Contract manufacturers (CMs) provide significant flexibility in production at a quality that typically meets or exceeds previous China-based suppliers. Across Mexico, global contract manufacturers are present but also 20-plus regional players specializing in a variety of industries.
However, companies must consider when to use a CM and in what capacity. A company must decide what degree of control it’s willing to outsource: procurement and manufacturing or including design and engineering. Given that CMs are looking to support higher-value activities, it is critical to align interests. Geographic presence is another consideration: large, global CMs can provide coverage in geographies where nearshoring may also be occurring (such as Southeast Asia, Eastern Europe) and can support a seamless rebalancing of the supply chain globally. Finally, companies must determine via top-to-top conversations if capacity exists in Mexico for the type of product they’re looking to supply. From a recent survey of the Mexican operations of global CMs, many are at or near capacity for the next two to three years.

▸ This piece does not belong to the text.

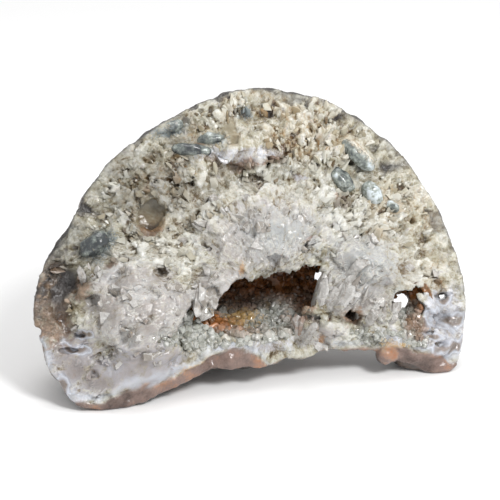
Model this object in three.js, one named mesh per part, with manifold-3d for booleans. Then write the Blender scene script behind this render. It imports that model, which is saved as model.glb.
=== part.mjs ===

Given CM capacity constraints in specific geographies in Mexico, companies must be bolder in the near term to make nearshoring happen. Some CMs are looking for partners to grow their footprint in Mexico and are even considering co-investing to speed up the transition and align incentives. Finding creative ways to smooth the supply chain transition from China to Mexico should be an executive-level priority.
The time to act is now
The decoupling of supply chains from China is ongoing and will continue as companies seek to be closer to end customers and reduce risks. Decoupling will create pressure on companies to diversify their footprint and their supply chains. The strategic and cost ramifications of shifting production and suppliers to Mexico (or other countries) must be diligently calculated. Although not a decision to be made lightly, nearshoring unlocks numerous opportunities for firms that may be at risk of further supply chain complications.